A useful calculational tool in physics is the ideal harmonic oscillator: a hypothetical mass on a perfect spring moving back and forth. The Heisenberg uncertainty principle dictates that such an ideal harmonic oscillator—one small enough to be subject to quantum laws—can never come entirely to rest because that would be a state of exactly zero energy, which is forbidden. In this case, the average minimum energy is one-half h times the frequency, hf/2.
The Origin of Zero Point Energy
The Zero Point Energy is electromagnetic in nature and is like ordinary radio waves, light, X rays, gamma rays, and so forth. Classically, electromagnetic radiation can be pictured as waves flowing through space at the speed of light. The waves are not waves of anything substantive but are ripples in a state of a theoretically defined field. However, these waves do carry energy, and each wave has a specific direction, frequency, and polarization state. This is called a “propagating mode of the electromagnetic field.”
Each mode is subject to the Heisenberg uncertainty principle. This means that each mode is equivalent to a harmonic oscillator. From this analogy, every mode of the field must have hf/2 as its average minimum energy. This is a tiny amount of energy, but the number of modes is enormous and indeed increases as the square of the frequency. The product of the tiny energy per mode times the huge spatial density of modes yields a very high theoretical zero-point energy density per cubic centimeter.
From this line of reasoning, quantum physics predicts that all of space must be filled with electromagnetic zero-point fluctuations (also called the zero-point field), creating a universal sea of zero-point energy. The density of this energy depends critically on where in frequency the zero-point fluctuations cease. Since space itself is thought to break up into a kind of quantum foam at a tiny distance scale called the Planck scale (10 −33 centimeters), it is argued that the zero-point fluctuations must cease at a corresponding Planck frequency (10 43 hertz). If this is the case, the zero-point energy density would be 110 orders of magnitude greater than the radiant energy at the center of the Sun.
Inertia, Gravitation, and Zero-Point Energy
Theoretical work from the 1990s suggests a tantalizing connection between inertia and zero-point energy. When a passenger in an airplane feels pushed against his seat as the airplane accelerates down the runway, or when a driver feels pushed to the left when her car makes a sharp turn to the right, what is doing the pushing? Since the time of English physicist and mathematician Isaac Newton (1642-1727), this pushing feeling has been attributed to an innate property of matter called inertia. In 1994 a process was discovered whereby the zero-point fluctuations could be the source of the push one feels when changing speed or direction, both being forms of acceleration. The zero-point fluctuations could be the underlying cause of inertia. If that is the case, then people are actually sensing the zero-point energy with every move they make. The zero-point energy would be the origin of inertia, hence the cause of mass.
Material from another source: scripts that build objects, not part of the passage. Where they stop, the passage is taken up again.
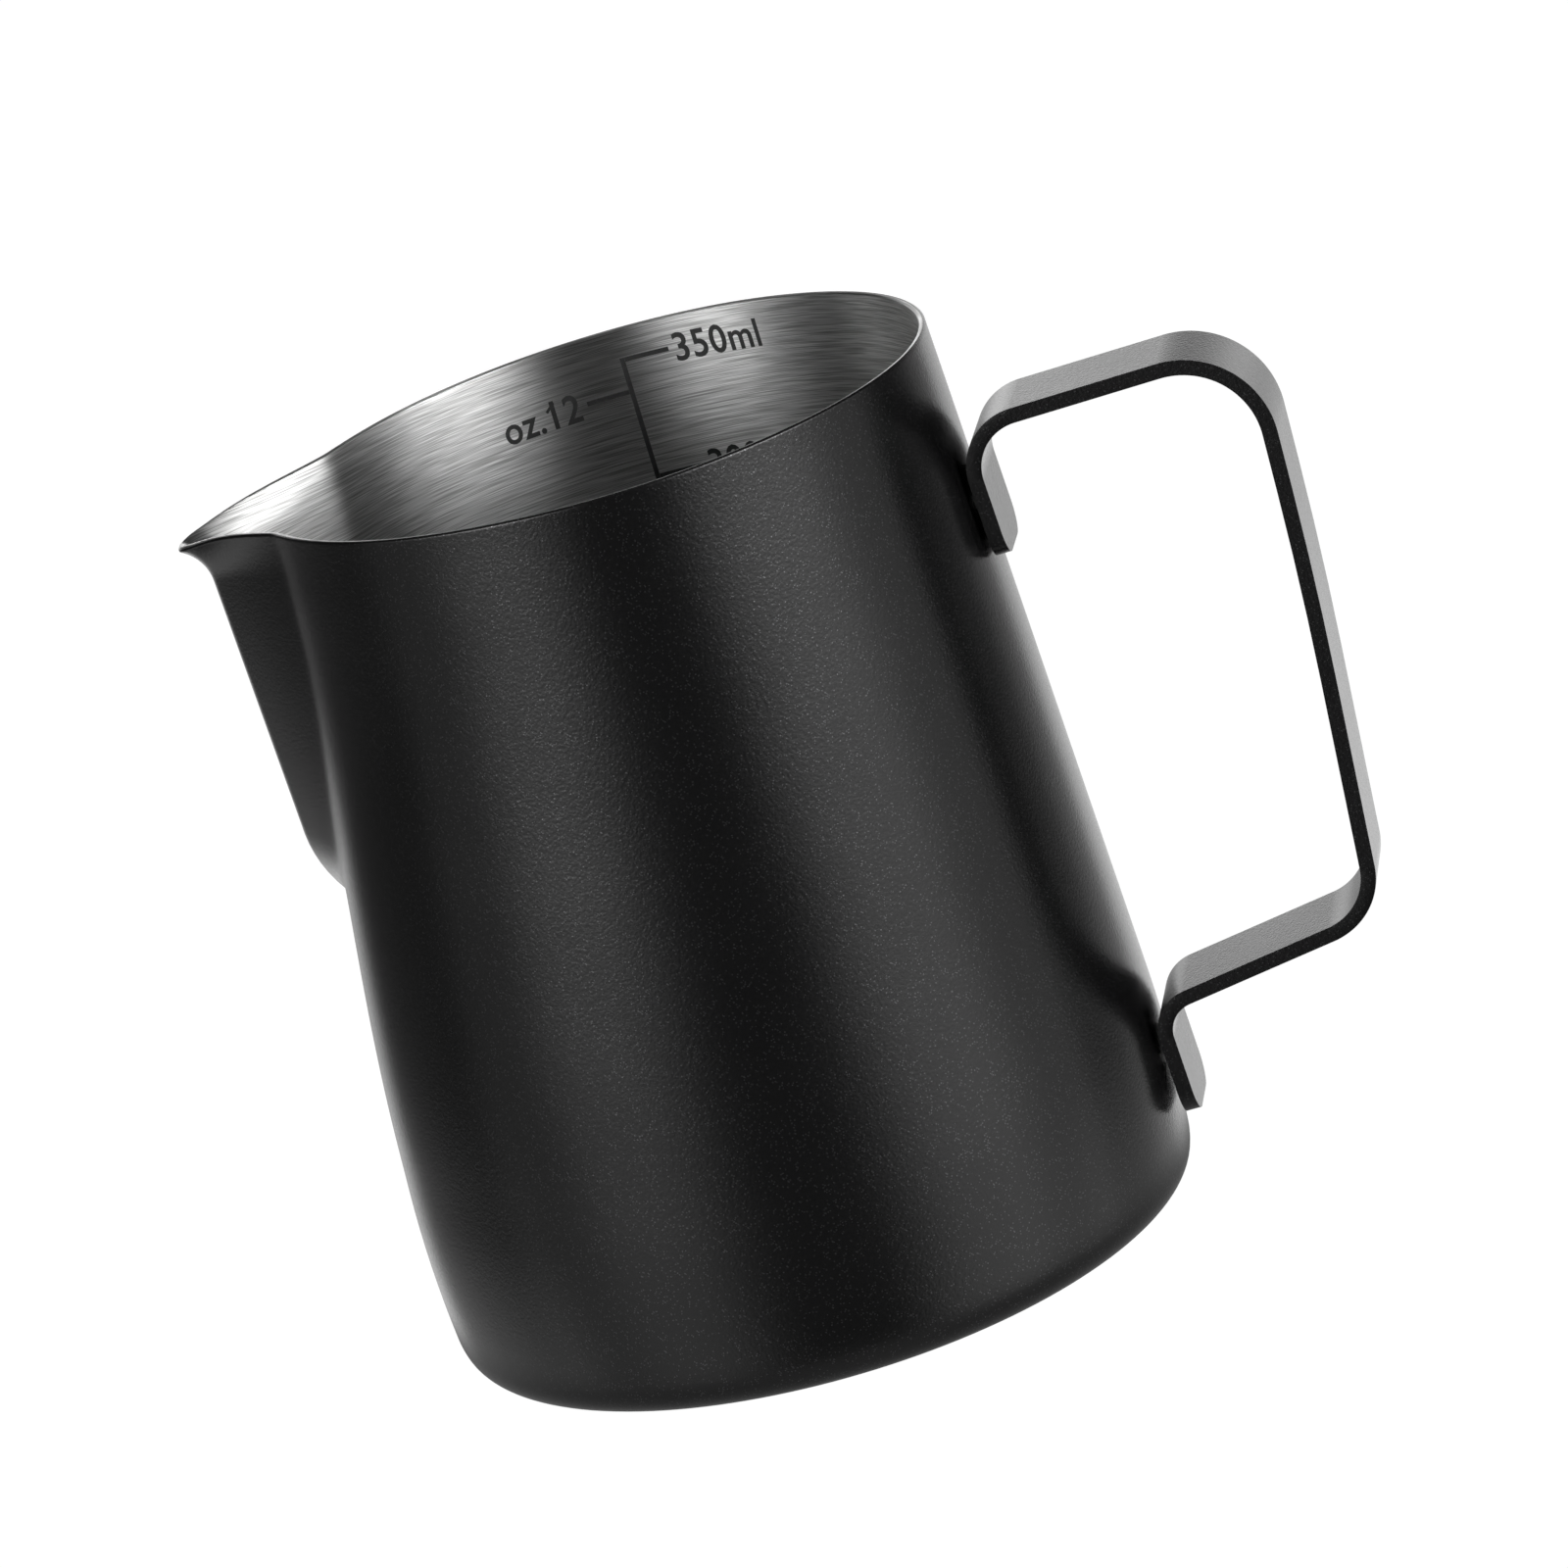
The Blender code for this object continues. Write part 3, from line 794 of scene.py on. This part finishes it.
def make_near_shade():
    """Painted shade: a dimly glowing sheet, dark close round the base, that stands in for the
    table in the object's shadow. Only reflections show it.
    """
    dark = bpy.data.materials.new("near_shade")
    nodes = empty_tree(dark)
    place = nodes.add("ShaderNodeTexCoord").outputs["Object"]
    radius = nodes.add("ShaderNodeVectorMath", {0: place}, operation="LENGTH").outputs["Value"]
    cover = nodes.remap(radius, *(edge * MM for edge in NEAR_SHADE), 1.0, 0.0, smooth=True)
    clear = nodes.add("ShaderNodeBsdfTransparent")
    glow = nodes.add("ShaderNodeEmission", {"Color": grey(1.0), "Strength": NEAR_LIGHT})
    both = nodes.add("ShaderNodeMixShader", {0: cover, 1: clear.outputs[0], 2: glow.outputs[0]})
    nodes.add("ShaderNodeOutputMaterial", {"Surface": both.outputs[0]})
    build = bmesh.new()
    bmesh.ops.create_circle(build, cap_ends=True, segments=SHADE_CORNERS,
                            radius=NEAR_SHADE[1] * MM)
    shade = lay_sheet("near_shade", build, SHADE_SINK, dark,
                      ("camera", "diffuse", "transmission", "shadow"))


def camera_axes():
    """The camera's right, up and back, after its roll."""
    back = Vector((sin(CAMERA_BEARING) * cos(CAMERA_RISE), -cos(CAMERA_BEARING) * cos(CAMERA_RISE),
                   sin(CAMERA_RISE)))
    right = Vector((cos(CAMERA_BEARING), sin(CAMERA_BEARING), 0.0))
    up = back.cross(right)
    turned = right * cos(CAMERA_ROLL) + up * sin(CAMERA_ROLL)
    return turned, up * cos(CAMERA_ROLL) - right * sin(CAMERA_ROLL), back


def make_camera():
    right, up, back = camera_axes()
    target = Vector((0.0, 0.0, 0.5 * HEIGHT))
    place = target - right * CAMERA_OFFSET[0] + up * CAMERA_OFFSET[1] + back * CAMERA_DISTANCE
    camera = new_object("camera", bpy.data.cameras.new("camera"))
    turn = Matrix((right, up, back)).transposed()
    camera.matrix_world = Matrix.Translation(place * MM) @ turn.to_4x4()
    camera.data.sensor_width, camera.data.lens = CAMERA_SENSOR, CAMERA_LENS
    camera.data.clip_start, camera.data.clip_end = CAMERA_NEAR, CAMERA_FAR
    bpy.context.scene.camera = camera


def main():
    bpy.context.scene.view_settings.view_transform = "Standard"
    coating, steel = coating_material(), steel_material()
    make_vessel(steel, coating)
    make_strap(coating)
    make_marks(ink_material())
    for name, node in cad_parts.items():
        if "weld" in name:
            node.data.materials.clear()
            node.data.materials.append(coating)
    make_world()
    make_floor()
    make_near_shade()
    make_camera()


main()
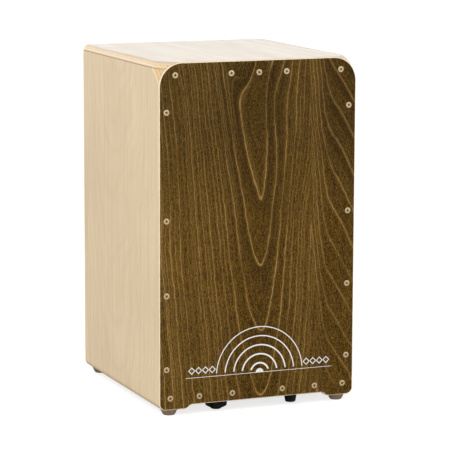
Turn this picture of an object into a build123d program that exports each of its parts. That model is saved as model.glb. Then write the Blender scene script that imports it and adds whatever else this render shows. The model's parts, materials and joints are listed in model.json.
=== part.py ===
"""A cajon: a plywood box drum with a screwed-on front plate and two string tuners.

Millimetres, +Z up. The origin is on the floor under the middle of the box, the player's
side (the front plate) faces -Y, and left and right are as seen from in front.
"""
from build123d import *
import os
from math import pi

# ---------------------------------------------------------------- driving sizes
width = 300.0
depth = 320.0
total_height = 500.0
foot_height = 9.0

wall = 9.0                    # side panels, seat and bottom panel
plate_thickness = 3.0
back_thickness = 6.0

front_corner_radius = 34.0    # the big sanded corners beside the top of the front plate
edge_radius = 9.0             # round-over on the long edges of the box
bottom_corner_radius = 10.0
blend_length = 40.0           # the big corners fade into the round-over over this length
blend_steps = 6
back_edge_radius = 2.5
seat_setback = 1.0            # the seat is this much narrower than the box on each side
seat_edge_radius = 8.5
rim_radius = 2.0              # rounded rim of the front plate
arris = 0.5

foot_land = 38.0              # width of the standing strip on each side
step_run = 13.0               # the S-shaped step beside it
arch_height = 5.5             # how far the bottom panel stands above the strip

batten_width = 18.0
batten_depth = 20.0
batten_height = 20.0
cleat_size = 15.0

sound_hole_radius = 60.0
sound_hole_height = 330.0

# wood screws
screw_head_radius = 4.2
screw_core_radius = 1.75
screw_length = 18.0
recess_length = 5.0
recess_width = 1.1
recess_depth = 1.6
recess_draft = 12.0
screw_tip = 4.0
screw_clearance = 0.05

plate_top_screw_x = (-126.0, -42.0, 0.0, 42.0, 126.0)
plate_top_screw_cover = 8.5   # from the inner face of the board to the screws' axes
plate_side_screw_cover = 2.0
plate_bottom_screw_cover = 2.5
plate_side_screw_z = (67.5, 173.0, 279.0, 431.0)
plate_bottom_screw_x = (-133.4, -89.2, -38.8, 38.8, 89.2, 133.4)
back_screw_x = 100.0
back_screw_inset = 9.0
back_side_screw_z = (175.0, 330.0)

# feet
foot_inset = 20.0             # from the side of the box to the middle of a foot
foot_front_inset = 15.0
foot_top_radius = 12.3
foot_bottom_radius = 8.6
foot_bore_radius = 5.2
foot_floor = 4.0              # rubber left above the counterbore
foot_edge_radius = 1.2
washer_thickness = 1.0
foot_washer_radius = 4.8
foot_screw_radius = 2.0
foot_screw_length = 16.0

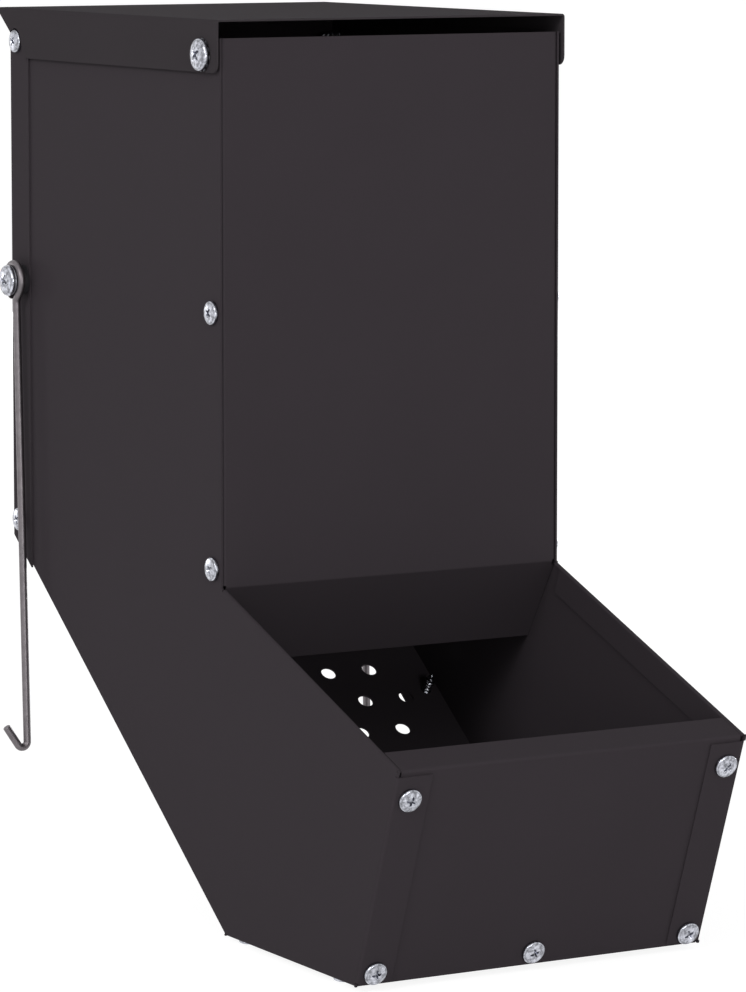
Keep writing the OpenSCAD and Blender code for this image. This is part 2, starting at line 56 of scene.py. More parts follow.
Pair = tuple[float, float]
Triple = tuple[float, float, float]
Colour = tuple[float, float, float, float]
WHITE: Colour = (1.0, 1.0, 1.0, 1.0)


# Shader maths


class Term:
    """A shader socket that can be used in Python expressions."""

    def __init__(self, graph: "Graph", socket: bpy.types.NodeSocket) -> None:
        """Wraps a socket.

        Args:
            graph: the graph that the socket belongs to.
            socket: the output socket.
        """
        self.graph, self.socket = graph, socket

    def _math(self, operation: str, a: object, b: object) -> "Term":
        """Adds one Math node and returns its value."""
        return self.graph.add("ShaderNodeMath", {"operation": operation}, {0: a, 1: b})

    def __add__(self, other: object) -> "Term":
        """Sum."""
        return self._math("ADD", self, other)

    __radd__ = __add__

    def __sub__(self, other: object) -> "Term":
        """Difference."""
        return self._math("SUBTRACT", self, other)

    def __rsub__(self, other: object) -> "Term":
        """Difference with the number first."""
        return self._math("SUBTRACT", other, self)

    def __mul__(self, other: object) -> "Term":
        """Product."""
        return self._math("MULTIPLY", self, other)

    __rmul__ = __mul__

    def maximum(self, other: object) -> "Term":
        """The larger of two values."""
        return self._math("MAXIMUM", self, other)

    def clamped(self) -> "Term":
        """The value held between 0 and 1."""
        return self._math("MINIMUM", self.maximum(0.0), 1.0)


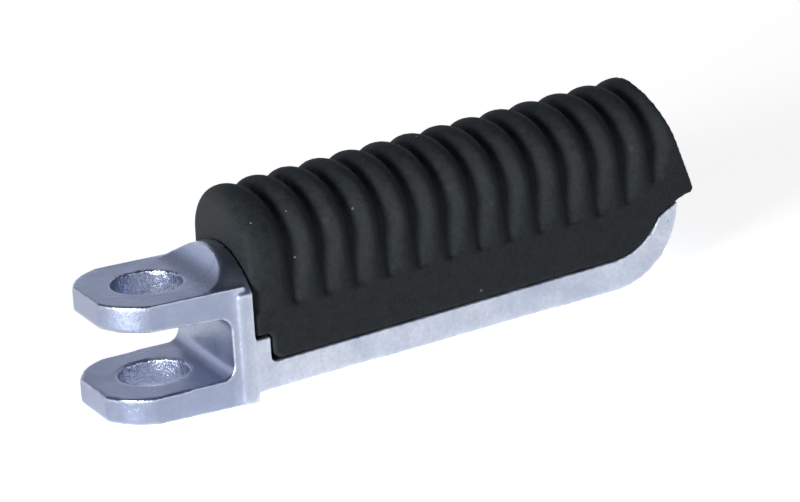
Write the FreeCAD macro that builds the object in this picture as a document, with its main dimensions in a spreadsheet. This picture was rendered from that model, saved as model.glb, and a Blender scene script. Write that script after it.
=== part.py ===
"""Motorcycle foot peg: a die-cast clevis and tray that carries a ribbed rubber pad.

Millimetres. The origin is on the pivot bore's axis, midway between the two ears. +Z runs up
the bore, +X runs out along the clevis, and the pad turns away from +X by the angle pad_yaw.
"""
import FreeCAD, Part
import math
import os
import Sketcher

doc = FreeCAD.newDocument("foot_peg")

# Driving dimensions.
SIZES = {
    # clevis
    "bore_dia": 12.0,
    "ear_width": 23.2,
    "ear_reach": 11.1,
    "tip_flat": 10.6,
    "tip_start": 4.6,
    "tip_radius": 12.5,
    "clevis_height": 20.4,
    "tip_wall": 4.3,
    "root_wall": 5.0,
    "gap_depth": 9.6,
    "gap_round": 2.0,
    # arched flange between clevis and pad
    "flange_reach": 11.0,
    "flange_thick": 2.6,
    "flange_width": 24.4,
    "arch_rise": 4.2,
    "arch_shoulder": 1.45,
    "sweep_length": 5.4,
    "sweep_round": 5.6,
    # tray
    "pad_yaw": 8.8,
    "tray_width": 24.2,
    "tray_thick": 4.8,
    "tray_swell": 0.7,
    "tray_lift": 1.6,
    "step_height": 4.4,
    "step_reach": 16.6,
    "curl_reach": 100.4,
    "curl_height": 13.0,
    "curl_round": 13.6,
    "tip_drop": 1.75,
    "tip_width": 4.0,
    "inner_round": 11.9,
    # underside of the tray
    "pocket_depth": 1.8,
    "pocket_rim": 3.2,
    # screw seats
    "inner_screw": 24.0,
    "screw_spacing": 38.0,
    "boss_dia": 17.0,
    "boss_rise": 4.6,
    "seat_dia": 13.2,
    "seat_floor": 3.4,
    "screw_hole": 6.6,
    # rubber pad
    "pad_width": 24.2,
    "end_gap": 0.3,
    "seat_gap": 0.05,
    "fit_gap": 0.3,
    "band_height": 8.6,
    "side_height": 8.2,
    "crown_height": 9.8,
    "pad_reach": 103.5,
    "end_lean": 14.0,
    "lip_rise": 1.8,
    "groove_depth": 2.5,
    "foot_depth": 0.6,
    "shoulder_depth": 1.8,
    "rib_pitch": 6.25,
    "rib_count": 13,
    "first_crest": 6.5,
    "crest_width": 2.6,
    "rib_foot": 5.7,
    # moulded-in plate and nuts
    "plate_thick": 3.0,
    "plate_width": 15.0,
    "plate_margin": 10.0,
    "nut_dia": 11.0,
    "nut_height": 5.0,
    "mould_gap": 0.05,
    # screws and washers
    "thread_dia": 6.0,
    "thread_gap": 0.05,
    "screw_length": 14.0,
    "head_dia": 10.5,
    "head_height": 3.1,
    "head_round": 1.6,
    "socket_across": 4.0,
    "socket_depth": 2.0,
    "washer_dia": 12.0,
    "washer_hole": 6.4,
    "washer_thick": 1.2,
    "spring_dia": 10.8,
    "spring_hole": 6.3,
    "spring_thick": 1.5,
    "spring_slot": 1.2,
    # how far a cut or a join runs past the face it meets
    "overrun": 2.0,
}

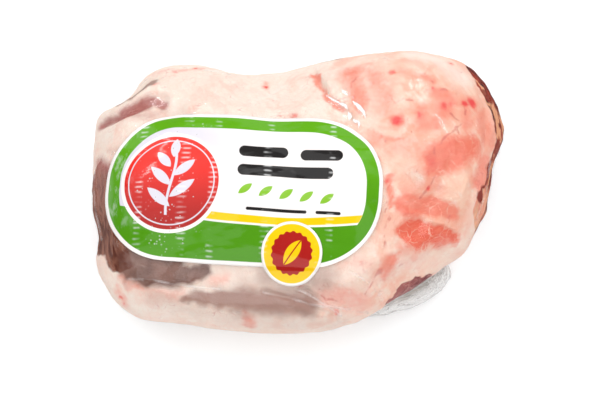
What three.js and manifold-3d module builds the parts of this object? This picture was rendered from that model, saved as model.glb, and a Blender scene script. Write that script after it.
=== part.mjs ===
// A leg of lamb without its shank, vacuum-packed in a clear shrink bag, with a printed label and a round sticker.
// Millimetres. +Z is up and the pack lies on its flattened underside at z = 0. +X runs from the shank end to the
// rump end, +Y to the label's upper edge, and the origin is under the middle of the pack's bounding box.
import * as THREE from "three";
import { mergeVertices } from "three/addons/utils/BufferGeometryUtils.js";
import Module from "manifold-3d";

const wasm = await Module();
wasm.setup();

// Driving dimensions of the whole pack
const LENGTH = 244; // along X
const WIDTH = 166; // along Y
const HEIGHT = 78; // to the top of a plain mound, before its muscles are raised
const WAIST = 32; // height above the floor at which the pack is widest
const SINK = 8; // how far the underside would bulge below the floor if it weren't flattened
const FULLNESS = 0.86; // below 1 the sides stand up more steeply than an ellipsoid's
const CROWN = 0.94; // below 1 the top is flatter than an ellipsoid's
const LEG_DETAIL = 18; // divisions of each face of the icosahedron that the leg is shaped from
const UPPER_DETAIL = 0.3; // above 0 the upper side gets more of the facets than the underside

// The plan outline: reach beside a plain ellipse, every 10 degrees anticlockwise from +X
const REACH = [
  0.945, 0.98, 1.1, 1.175, 1.25, 1.29, 1.2, 1.095, 1.025, // rump end and its upper corner
  0.97, 0.98, 0.985, 1.115, 1.17, 1.115, 1.15, 1.08, 1.035, // waist, then the shank end's upper corner
  1.03, 1.035, 1.05, 1.13, 1.17, 1.205, 1.115, 1.085, 1.06, // shank end and its lower corner
  1.045, 1.03, 0.995, 0.93, 0.91, 0.905, 0.93, 0.93, 0.94, // lower edge, up to the rump end again
];

// Cut faces that stand up more steeply than the rest: bearing of the middle, half spread in degrees, and by how much
const CUT_FACES = [
  { name: "rump cut", bearing: 8, spread: 42, steeper: 0.46 },
  { name: "shank cut", bearing: 190, spread: 34, steeper: 0.3 },
];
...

The principle of equivalence would require an analogous connection for gravitation. German-born American physicist Albert Einstein‘s general theory of relativity successfully accounts for the motions of freely falling objects on geodesics (the shortest distance between two points in curved space-time ), but it does not provide a mechanism for generating a reaction force for objects when they are forced to deviate from geodesic tracks. A theoretical study sponsored by the National Aeronautics and Space Administration has demonstrated that an object undergoing acceleration or one held fixed in a gravitational field would both experience the same kind of asymmetric pattern in the zero-point radiation field, the asymmetry yielding the inertia reaction force or weight, respectively. The weight one measures on a scale would be due to zero-point energy.
The possibility that electromagnetic zero-point energy may be involved in the production of inertial and gravitational forces opens the possibility that both inertia and gravitation might someday be controlled and manipulated. Imagine being accelerated from zero to light speed in a fraction of a second without experiencing any devastating G-forces. Such a science fiction-like possibility could someday become real and have a profound impact on propulsion and space travel.